- [GIVEN INSTRUCTION]:
Only the lines from the first one through the line with "bpy.context.scene.collection.objects.link(light)" should be printed, exactly as they appear.

··· DATA BLOCK ···

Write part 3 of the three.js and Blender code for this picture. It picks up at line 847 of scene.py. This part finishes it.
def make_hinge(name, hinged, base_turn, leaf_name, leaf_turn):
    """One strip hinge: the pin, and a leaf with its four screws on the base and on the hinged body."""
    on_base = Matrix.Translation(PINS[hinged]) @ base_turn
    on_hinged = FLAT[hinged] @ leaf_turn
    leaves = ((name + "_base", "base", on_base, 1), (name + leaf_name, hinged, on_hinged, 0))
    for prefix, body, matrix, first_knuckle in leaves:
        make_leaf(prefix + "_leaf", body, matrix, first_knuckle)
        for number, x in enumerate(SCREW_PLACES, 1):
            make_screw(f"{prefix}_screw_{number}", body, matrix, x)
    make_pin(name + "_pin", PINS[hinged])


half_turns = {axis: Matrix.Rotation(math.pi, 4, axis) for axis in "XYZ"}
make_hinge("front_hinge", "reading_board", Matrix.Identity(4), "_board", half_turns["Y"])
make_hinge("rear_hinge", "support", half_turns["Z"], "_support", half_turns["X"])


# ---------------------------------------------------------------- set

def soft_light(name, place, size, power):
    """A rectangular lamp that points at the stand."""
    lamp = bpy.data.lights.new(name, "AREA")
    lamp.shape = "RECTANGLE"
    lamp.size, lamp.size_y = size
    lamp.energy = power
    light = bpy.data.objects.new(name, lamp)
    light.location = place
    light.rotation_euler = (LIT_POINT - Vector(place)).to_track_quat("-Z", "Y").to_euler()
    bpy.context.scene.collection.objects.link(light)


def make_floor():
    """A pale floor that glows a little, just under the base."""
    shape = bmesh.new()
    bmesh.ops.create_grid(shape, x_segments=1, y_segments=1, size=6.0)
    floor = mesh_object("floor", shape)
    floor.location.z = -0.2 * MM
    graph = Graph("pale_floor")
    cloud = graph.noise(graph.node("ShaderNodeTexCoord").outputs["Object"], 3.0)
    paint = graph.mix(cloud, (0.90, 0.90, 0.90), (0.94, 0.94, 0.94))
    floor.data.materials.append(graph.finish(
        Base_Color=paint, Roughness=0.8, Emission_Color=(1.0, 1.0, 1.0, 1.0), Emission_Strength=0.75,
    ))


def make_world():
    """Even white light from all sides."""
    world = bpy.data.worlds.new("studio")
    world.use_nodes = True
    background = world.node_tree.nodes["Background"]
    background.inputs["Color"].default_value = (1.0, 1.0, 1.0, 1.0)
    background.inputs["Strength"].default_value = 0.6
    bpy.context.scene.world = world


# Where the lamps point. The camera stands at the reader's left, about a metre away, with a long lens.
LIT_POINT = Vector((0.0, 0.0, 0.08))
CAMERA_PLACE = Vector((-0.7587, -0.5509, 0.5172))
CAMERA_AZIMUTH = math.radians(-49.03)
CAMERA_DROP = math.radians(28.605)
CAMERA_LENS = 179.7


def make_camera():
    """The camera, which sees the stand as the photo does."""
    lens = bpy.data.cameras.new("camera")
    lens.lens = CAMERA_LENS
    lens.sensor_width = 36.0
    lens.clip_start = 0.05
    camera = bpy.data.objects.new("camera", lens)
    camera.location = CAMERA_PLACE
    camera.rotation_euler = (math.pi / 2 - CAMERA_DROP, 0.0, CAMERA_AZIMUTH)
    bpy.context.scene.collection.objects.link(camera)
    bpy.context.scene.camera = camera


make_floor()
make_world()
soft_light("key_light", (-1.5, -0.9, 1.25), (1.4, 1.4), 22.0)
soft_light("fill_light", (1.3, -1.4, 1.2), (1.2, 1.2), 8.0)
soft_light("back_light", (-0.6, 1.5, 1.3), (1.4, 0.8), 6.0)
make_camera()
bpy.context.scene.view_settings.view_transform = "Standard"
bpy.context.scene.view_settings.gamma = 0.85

···

- [EXERCISE OUTPUT]:
Write part 3 of the three.js and Blender code for this picture. It picks up at line 847 of scene.py. This part finishes it.
def make_hinge(name, hinged, base_turn, leaf_name, leaf_turn):
    """One strip hinge: the pin, and a leaf with its four screws on the base and on the hinged body."""
    on_base = Matrix.Translation(PINS[hinged]) @ base_turn
    on_hinged = FLAT[hinged] @ leaf_turn
    leaves = ((name + "_base", "base", on_base, 1), (name + leaf_name, hinged, on_hinged, 0))
    for prefix, body, matrix, first_knuckle in leaves:
        make_leaf(prefix + "_leaf", body, matrix, first_knuckle)
        for number, x in enumerate(SCREW_PLACES, 1):
            make_screw(f"{prefix}_screw_{number}", body, matrix, x)
    make_pin(name + "_pin", PINS[hinged])


half_turns = {axis: Matrix.Rotation(math.pi, 4, axis) for axis in "XYZ"}
make_hinge("front_hinge", "reading_board", Matrix.Identity(4), "_board", half_turns["Y"])
make_hinge("rear_hinge", "support", half_turns["Z"], "_support", half_turns["X"])


# ---------------------------------------------------------------- set

def soft_light(name, place, size, power):
    """A rectangular lamp that points at the stand."""
    lamp = bpy.data.lights.new(name, "AREA")
    lamp.shape = "RECTANGLE"
    lamp.size, lamp.size_y = size
    lamp.energy = power
    light = bpy.data.objects.new(name, lamp)
    light.location = place
    light.rotation_euler = (LIT_POINT - Vector(place)).to_track_quat("-Z", "Y").to_euler()
    bpy.context.scene.collection.objects.link(light)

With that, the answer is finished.